Cohen, who spoke with Ma on his most recent visit to Taiwan, said that the President is “trying to focus on different things.”
As the 2016 presidential election approaches, Ma certainly needs the country move on from this crisis. His current approval ratings — between 9 and 13 percent — indicate that he is unlikely to win his reelection bid in 2016. Hwang affirmed that it would indeed be difficult for Ma to recover from this autumn’s scandal.
Although the DPP strongly opposes the current status quo — neither unification nor independence — many experts believe it seems to be the safest option for Taiwan. Cohen said that he is “already starting to worry” about the DPP nominating a radically pro-independence candidate for the 2016 presidential election. If the DPP rallies behind a candidate pushing for independence, underlying tensions with China could flare.

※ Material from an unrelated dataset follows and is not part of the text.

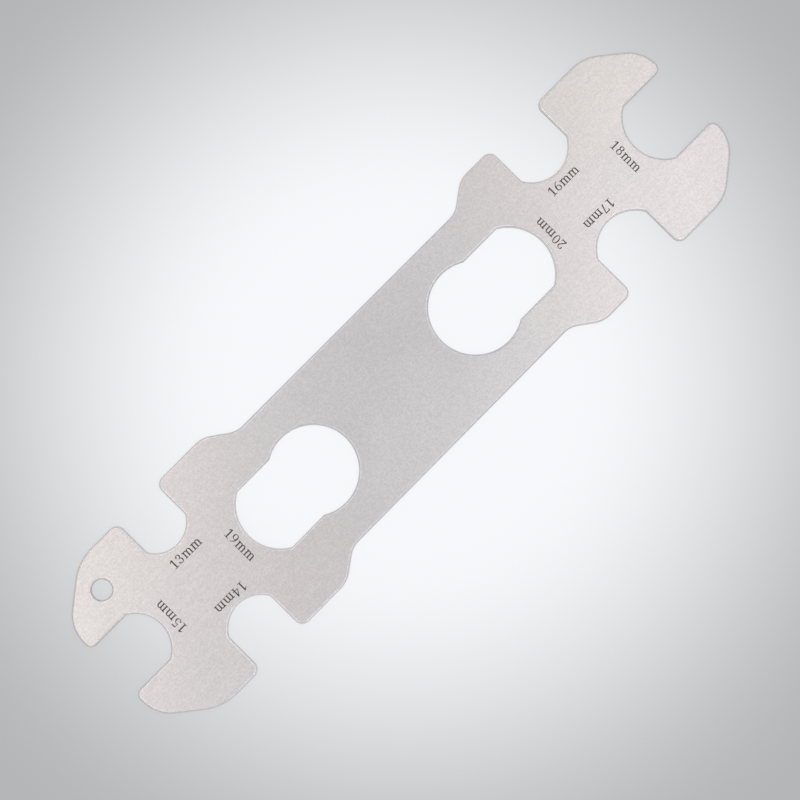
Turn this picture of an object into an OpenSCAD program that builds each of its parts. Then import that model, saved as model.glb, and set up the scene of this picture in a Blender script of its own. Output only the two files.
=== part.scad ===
// Flat eight-size spanner plate for hub cones, cut from one sheet of stainless steel.
// The plate lies on Z = 0 with its long axis along X, and its marked face is on top.

/* [Plate] */
// Length from nose to nose
plate_length = 204; // [190:0.5:230]
// Width across the two heads
head_width = 51; // [49:0.1:56]
// Width of the waist between the heads
waist_width = 40.8; // [38:0.1:46]
// Thickness of the sheet
plate_thickness = 2; // [1.5:0.1:5]
// Width of the broken edge, all round both faces
edge_break = 0.3; // [0.1:0.05:0.5]

/* [Waist] */
// Distance from the nose to the top of the shoulder's slope, on both heads
head_length = 56.25; // [55:0.05:58]
// Length of a shoulder's slope along the plate
shoulder_run = 7.05; // [6:0.05:10]
// Radius where a shoulder leaves the head's edge
shoulder_top_r = 7.1; // [3:0.1:8]
// Radius where a shoulder meets the waist
shoulder_foot_r = 6.3; // [2:0.1:8]

/* [Left head] */
// Length of the slant beside the left nose, along the plate
left_slant_run = 13; // [11:0.05:15]
// Height of the slant beside the left nose, across the plate
left_slant_rise = 10.4; // [8:0.05:11]
// Radius where the left slant meets the head's edge
left_slant_r = 13.7; // [6:0.1:18]
// Distance from the left nose to the middle of the two side jaws
left_side_jaws_from_end = 33.2; // [32:0.05:36]

/* [Right head] */
// Length of the slant beside the right nose, along the plate
right_slant_run = 12.1; // [10:0.05:14]
// Height of the slant beside the right nose, across the plate
right_slant_rise = 9.6; // [8:0.05:10]
// Radius where the right slant meets the head's edge
right_slant_r = 11.8; // [6:0.1:16]
// Distance from the right nose to the middle of the two side jaws
right_side_jaws_from_end = 37.45; // [36:0.05:39]

/* [Noses and mouths] */
// Radius of the four noses, between the plate's end and the slant
nose_r = 9.8; // [5:0.1:10]
// Radius of the corners at the mouth of a side jaw
side_mouth_r = 2.4; // [1:0.1:3]
// Radius of the corners at the mouth of an end jaw
end_mouth_r = 1.9; // [1:0.1:2]

/* [Jaws] */
// Width that each jaw and slot has over its nominal size
jaw_clearance = 0.24; // [0:0.01:0.3]
// Nominal size of the jaw in the left end
left_end_jaw = 15; // [14:0.5:16]
// Depth of the jaw in the left end, from the plate's edge to the bottom of its root
left_end_depth = 16.5; // [15.5:0.05:18]
// Nominal size of the jaw in the left head's upper side
left_upper_jaw = 13; // [12:0.5:14]
// Depth of the jaw in the left head's upper side, from the plate's edge to the bottom of its root
left_upper_depth = 14.35; // [13.5:0.05:15.5]
// Nominal size of the jaw in the left head's lower side
left_lower_jaw = 14; // [13:0.5:15]
// Depth of the jaw in the left head's lower side, from the plate's edge to the bottom of its root
left_lower_depth = 15.3; // [14.5:0.05:16]
// Nominal size of the jaw in the right end
right_end_jaw = 18; // [17:0.5:18.5]
// Depth of the jaw in the right end, from the plate's edge to the bottom of its root
right_end_depth = 18.95; // [18:0.05:20]
// Nominal size of the jaw in the right head's upper side
right_upper_jaw = 16; // [15:0.5:17]
// Depth of the jaw in the right head's upper side, from the plate's edge to the bottom of its root
right_upper_depth = 16; // [15:0.05:16.5]
// Nominal size of the jaw in the right head's lower side
right_lower_jaw = 17; // [16:0.5:18]
// Depth of the jaw in the right head's lower side, from the plate's edge to the bottom of its root
right_lower_depth = 16.95; // [16:0.05:17.5]

/* [Keyhole slots] */
// Nominal size of the left slot
left_slot = 19; // [18:0.5:19.5]
// Diameter of the left slot's entry hole
left_entry_d = 22.6; // [21:0.1:24]
// Distance from the left nose to the near end of the left slot
left_slot_from_end = 47.2; // [46:0.1:48]
// Distance from the left nose to the left entry hole's centre
left_entry_from_end = 69.9; // [68:0.1:72]
// Nominal size of the right slot
right_slot = 20; // [19:0.5:20.5]
// Diameter of the right slot's entry hole
right_entry_d = 23.6; // [22:0.1:25]
// Distance from the right nose to the near end of the right slot
right_slot_from_end = 52.9; // [52:0.1:54]
// Distance from the right nose to the right entry hole's centre
right_entry_from_end = 76.7; // [75:0.1:79]

/* [Hang hole] */
// Diameter of the hang hole
hang_hole_d = 5.1; // [3:0.1:6]
// Distance from the left nose to the hang hole's centre
hang_hole_from_end = 12.3; // [11:0.05:14]
// Distance from the long axis to the hang hole's centre
hang_hole_from_axis = 16.3; // [15:0.05:17]

/* [Hidden] */
// How far each cut runs past what it cuts
overrun = 1;
// How far a cut along an outer edge reaches outwards
edge_reach = 12;
// How far a rounding stands clear of the two edges it joins, so that it crosses both of them cleanly
crossing = 0.002;
// Sides of a full circle
$fn = 96;

half_length = plate_length / 2;
half_head = head_width / 2;
half_waist = waist_width / 2;

// Section of the room outside an edge. The edge stands at the given distance, with the room beyond it.
module outside_section(edge, reach) {
    flare = edge_break + overrun;
    polygon([
        [edge - flare, -overrun],
        [edge, edge_break],
        [edge, plate_thickness - edge_break],
        [edge - flare, plate_thickness + overrun],
        [reach, plate_thickness + overrun],
        [reach, -overrun]
    ]);
}

// Section of the room inside a wall that stands at the given distance, from the middle outwards.
module inside_section(wall) {
    flare = edge_break + overrun;
    polygon([
        [0, -overrun],
        [wall + flare, -overrun],
        [wall, edge_break],
        [wall, plate_thickness - edge_break],
        [wall + flare, plate_thickness + overrun],
        [0, plate_thickness + overrun]
    ]);
}

// Section of the sheet that is kept beyond a wall that stands at the given distance.
module kept_section(wall, reach) {
    flare = edge_break + overrun;
    polygon([
        [wall + flare, -overrun],
        [wall, edge_break],
        [wall, plate_thickness - edge_break],
        [wall + flare, plate_thickness + overrun],
        [reach + flare, plate_thickness + overrun],
        [reach + flare, -overrun]
    ]);
}

// Room to the right of a straight edge that starts at p and runs along the heading.
module straight_edge(p, heading, length) {
    translate(p)
    rotate(heading)
    mirror([0, 1, 0])
    rotate([90, 0, 90])
    linear_extrude(length)
    outside_section(0, edge_reach);
}

// Room outside a corner at p that turns left off the heading, rounded to r.
module outer_corner(p, heading, turn, r) {
    translate(p)
    rotate(heading)
    translate([-r * tan(turn / 2), r])
    rotate(-90)
    rotate_extrude(angle = turn)
    outside_section(r + crossing, r / cos(turn / 2) + overrun);
}

// Sheet kept inside a corner at p that turns right off the heading, rounded to r.
module inner_corner(p, heading, turn, r) {
    translate(p)
    rotate(heading)
    translate([-r * tan(turn / 2), -r])
    rotate(90 - turn)
    rotate_extrude(angle = turn)
    kept_section(r + crossing, r / cos(turn / 2) + overrun);
}

// Upper half of the right end: the end itself, the nose, the slant and its blend with the long edge.
module end_room(run, rise, slant_r) {
    angle = atan2(rise, run);
    nose = [half_length, half_head - rise];
    blend = [half_length - run, half_head];
    straight_edge([half_length, -overrun], 90, half_head + 2 * overrun);
    outer_corner(nose, 90, 90 - angle, nose_r);
    straight_edge(nose, 180 - angle, norm([run, rise]));
    outer_corner(blend, 180 - angle, angle, slant_r);
}

// Upper right shoulder, from the head's long edge down to the waist.
module shoulder_room() {
    top = [half_length - head_length, half_head];
    foot = [top.x - shoulder_run, half_waist];
    slope = norm(top - foot);
    angle = atan2(top.y - foot.y, shoulder_run);
    outer_corner(top, 180, angle, shoulder_top_r);
    difference() {
        union() {
            straight_edge(top, 180 + angle, slope);
            straight_edge(foot, 180, foot.x + overrun);
        }
        inner_corner(foot, 180 + angle, angle, shoulder_foot_r);
    }
}

// Half the distance between the two flats that take a hexagon of the given size.
function flat_at(size) = (size + jaw_clearance) / 2;

// Radius of the round end behind the flats: the circle through the hexagon's corners.
function corner_circle_r(size) = size / sqrt(3) + jaw_clearance / 2;

// Room for a hexagon that slides in from +Y until its centre is at the origin. The flats end on
// the circle through the hexagon's corners, so that a nut seats on the whole of both flats.
module seat_room(size, flats_reach) {
    root_r = corner_circle_r(size);
    mouth_half = flat_at(size) + edge_break + overrun;
    intersection() {
        translate([0, flats_reach])
        rotate([90, 0, 0])
        linear_extrude(flats_reach + root_r + overrun)
        both_sides()
        inside_section(flat_at(size));
        union() {
            rotate_extrude()
            inside_section(root_r);
            translate([-mouth_half, 0, -overrun])
            cube([2 * mouth_half, flats_reach, plate_thickness + 2 * overrun]);
        }
    }
}

// Jaw that opens towards +Y through an edge along the X axis, with rounded corners at its mouth.
module jaw_room(size, depth, mouth_r) {
    seat_depth = depth - corner_circle_r(size);
    translate([0, -seat_depth])
    seat_room(size, seat_depth + overrun);
    both_sides()
    outer_corner([flat_at(size), 0], 180, 90, mouth_r);
}

// Keyhole slot along +Y: a round entry hole at the origin, and flats that end at the given distance.
module slot_room(size, entry_d, end_distance) {
    seat_y = end_distance - corner_circle_r(size);
    rotate_extrude()
    inside_section(entry_d / 2);
    translate([0, seat_y])
    rotate(180)
    seat_room(size, seat_y);
}

// The child and its mirror image across the YZ plane.
module both_sides() {
    children();
    mirror([1, 0, 0])
    children();
}

// The child and its mirror image across the XZ plane.
module both_edges() {
    children();
    mirror([0, 1, 0])
    children();
}

// Everything around the plate's outer edge.
module room_around_plate() {
    both_edges() {
        straight_edge([half_length, half_head], 180, plate_length);
        end_room(right_slant_run, right_slant_rise, right_slant_r);
        mirror([1, 0, 0])
        end_room(left_slant_run, left_slant_rise, left_slant_r);
        both_sides()
        shoulder_room();
    }
}

module room_in_jaws() {
    left_jaws_x = left_side_jaws_from_end - half_length;
    right_jaws_x = half_length - right_side_jaws_from_end;
    translate([-half_length, 0])
    rotate(90)
    jaw_room(left_end_jaw, left_end_depth, end_mouth_r);
    translate([half_length, 0])
    rotate(-90)
    jaw_room(right_end_jaw, right_end_depth, end_mouth_r);
    translate([left_jaws_x, half_head])
    jaw_room(left_upper_jaw, left_upper_depth, side_mouth_r);
    translate([left_jaws_x, -half_head])
    rotate(180)
    jaw_room(left_lower_jaw, left_lower_depth, side_mouth_r);
    translate([right_jaws_x, half_head])
    jaw_room(right_upper_jaw, right_upper_depth, side_mouth_r);
    translate([right_jaws_x, -half_head])
    rotate(180)
    jaw_room(right_lower_jaw, right_lower_depth, side_mouth_r);
}

module room_in_slots() {
    translate([left_entry_from_end - half_length, 0])
    rotate(90)
    slot_room(left_slot, left_entry_d, left_entry_from_end - left_slot_from_end);
    translate([half_length - right_entry_from_end, 0])
    rotate(-90)
    slot_room(right_slot, right_entry_d, right_entry_from_end - right_slot_from_end);
}

module room_in_hang_hole() {
    translate([hang_hole_from_end - half_length, hang_hole_from_axis])
    rotate_extrude()
    inside_section(hang_hole_d / 2);
}

module wrench_plate() {
    color("#cfcac6")
    difference() {
        translate([-half_length - overrun, -half_head - overrun, 0])
        cube([plate_length + 2 * overrun, head_width + 2 * overrun, plate_thickness]);
        room_around_plate();
        room_in_jaws();
        room_in_slots();
        room_in_hang_hole();
    }
}

wrench_plate();
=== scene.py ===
from math import asin, atan2, cos, pi, radians, sin, sqrt, tan

import bmesh
import bpy
from mathutils import Matrix, Vector
from mathutils.geometry import delaunay_2d_cdt


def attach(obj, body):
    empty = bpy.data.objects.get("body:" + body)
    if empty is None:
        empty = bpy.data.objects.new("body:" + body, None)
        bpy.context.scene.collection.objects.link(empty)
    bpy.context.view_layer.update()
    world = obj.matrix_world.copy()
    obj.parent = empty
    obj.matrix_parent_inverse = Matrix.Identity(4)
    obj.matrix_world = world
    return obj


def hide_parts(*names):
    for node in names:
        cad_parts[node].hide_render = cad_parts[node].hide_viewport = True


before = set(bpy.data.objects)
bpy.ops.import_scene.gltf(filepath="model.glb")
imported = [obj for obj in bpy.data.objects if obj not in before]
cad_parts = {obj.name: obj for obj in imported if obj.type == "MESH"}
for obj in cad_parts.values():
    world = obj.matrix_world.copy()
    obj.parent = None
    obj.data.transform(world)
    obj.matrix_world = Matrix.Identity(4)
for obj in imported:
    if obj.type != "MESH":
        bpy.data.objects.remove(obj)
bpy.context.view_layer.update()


# Plate
# The real wrench is a single plate, stamped out of stainless sheet with all its jaws and slots.
# Tumbling rounds its edges over, and both faces are brushed along the length.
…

“The United States does not want to see a return to political power of someone like [former President of Taiwan] Chen Shui-Bian,” said Cohen. “A Taiwan independence leader becoming president again would create a crisis in U.S.-China relations and present an enormous risk to American security… We don’t want to have to go to war to defend Taiwan because somebody in Taiwan declared independence.”
Nevertheless, despite potentially severe economic and political ramifications, the global media have largely ignored these wiretapping allegations, embezzlement schemes and political feuds. This general silence, in fact, appears to discount the importance of Taiwan’s political incidents in the past year.
Ultimately, these events reveal that corruption and instability exist even in a relatively robust democracy like Taiwan’s, casting new doubt on its potency, legitimacy, and durability.